Achoki v Standard Chartered Bank (K) Limited (Civil Appeal E322 of 2019) [2024] KEHC 6119 (KLR) (Civ) (30 May 2024) (Judgment)
Neutral citation:
[2024] KEHC 6119 (KLR)
Republic of Kenya
Civil Appeal E322 of 2019
HI Ong'udi, J
May 30, 2024
Between
Zadarack Oyaro Achoki
Appellant
and
Standard Chartered Bank (K) Limited
Respondent
(Being an appeal against the Judgment in Milimani CMCC No. 6440 of 2014 delivered by Hon. A. N. Makau - Principal Magistrate on 17th May, 2019)
Judgment
1.The Standard Chartered Bank (K) Ltd the respondent was the plaintiff in the case before the lower court. Its claim was for repayment of the sum of Ksh 1,587,110/50 in respect of banking facilities it extended to the respondent. Interest charged varied but was at 19.0% p.a as at the date of filing of the plaint dated 1st October, 2014 on 28th October, 2014.

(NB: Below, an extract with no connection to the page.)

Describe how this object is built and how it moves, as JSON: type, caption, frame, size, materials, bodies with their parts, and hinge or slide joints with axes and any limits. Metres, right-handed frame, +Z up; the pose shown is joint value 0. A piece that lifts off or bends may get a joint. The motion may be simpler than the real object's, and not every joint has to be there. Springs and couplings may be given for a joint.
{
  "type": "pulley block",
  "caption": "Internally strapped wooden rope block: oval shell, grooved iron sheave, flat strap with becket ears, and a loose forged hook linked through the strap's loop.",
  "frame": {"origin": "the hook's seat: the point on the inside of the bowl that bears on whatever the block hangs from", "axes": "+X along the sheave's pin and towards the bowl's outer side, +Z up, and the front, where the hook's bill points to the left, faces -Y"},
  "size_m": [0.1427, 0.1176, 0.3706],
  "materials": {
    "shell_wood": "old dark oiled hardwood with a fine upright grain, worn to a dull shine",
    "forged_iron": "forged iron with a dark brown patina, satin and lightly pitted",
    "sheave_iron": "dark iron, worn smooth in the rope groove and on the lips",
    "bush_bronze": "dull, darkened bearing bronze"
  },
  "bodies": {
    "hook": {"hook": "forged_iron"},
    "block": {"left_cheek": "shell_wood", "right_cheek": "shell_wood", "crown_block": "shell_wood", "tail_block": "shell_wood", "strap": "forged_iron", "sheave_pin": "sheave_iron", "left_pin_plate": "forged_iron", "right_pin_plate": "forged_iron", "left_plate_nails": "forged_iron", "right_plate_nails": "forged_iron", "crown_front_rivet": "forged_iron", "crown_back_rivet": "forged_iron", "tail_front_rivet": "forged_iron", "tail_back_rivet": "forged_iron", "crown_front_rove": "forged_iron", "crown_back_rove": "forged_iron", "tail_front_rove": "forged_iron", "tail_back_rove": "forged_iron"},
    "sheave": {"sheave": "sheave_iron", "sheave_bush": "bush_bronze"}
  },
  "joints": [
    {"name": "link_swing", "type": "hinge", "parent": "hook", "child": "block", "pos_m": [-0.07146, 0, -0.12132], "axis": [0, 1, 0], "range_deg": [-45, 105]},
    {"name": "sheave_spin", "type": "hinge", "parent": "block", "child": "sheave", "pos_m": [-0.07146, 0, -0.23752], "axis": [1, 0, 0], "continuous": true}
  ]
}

2.The appellant denied the claim by filing an amended statement of defence and counter claim dated 24th December, 2016. In it he blamed the respondent for his failure to clear the payment of the borrowed sums. The respondent filed a defence to the counter claim. After a full hearing the learned trial Magistrate rendered a Judgment in favour of the respondent.

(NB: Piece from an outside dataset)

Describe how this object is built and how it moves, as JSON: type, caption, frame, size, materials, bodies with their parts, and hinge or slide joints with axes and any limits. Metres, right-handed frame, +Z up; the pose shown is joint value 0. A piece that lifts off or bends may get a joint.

3.Being aggrieved by the said Judgment the respondent filed this Appeal on the following grounds:i.The learned trial magistrate erred both in law and fact in awarding the Respondent a sum of Ksh 1,587,110/90 and an interest at an illegal rate of 15% and costs of the suit.ii.The learned trial magistrate erred both in law and fact in failing to find the respondent wholly contributed to the loan facility granted to the appellant falling into arrears owing to the respondent’s interference with his employment with Kenya Railways Corporation leading to his termination thereof.iii.The learned trial magistrate erred both in law and fact in failing to find that the respondent resorted to using unlawful means of recovery of amounts allegedly owned to it by the Appellant, blackmailing and embarrassing him and smearing his name in the eyes of his employer.iv.The learned trial magistrate erred both in law and fact in failing to find that the respondent breached banker-customer confidentiality relationship between the appellant as customer and the respondent as banker in disclosing his banking data and particulars to a third party without any lawful justification whatsoever. The learned magistrate erred in law in failing to award the appellant damages for breach of contract as the respondent had acted recklessly and maliciously considering that it flatly rejected the appellant’s plea for remedying of the situation by retracting its publication.v.The learned trial magistrate erred both in law and fact in failing to find that the respondent’s publication of the appellant’s data and imputing lack of integrity against him tarnished his image in the eyes of the employer, seniors and colleagues and causing them as right-thinking members of the public to shun him, change their perception of him, perceive him as dishonest and ultimately dismiss him from his employment.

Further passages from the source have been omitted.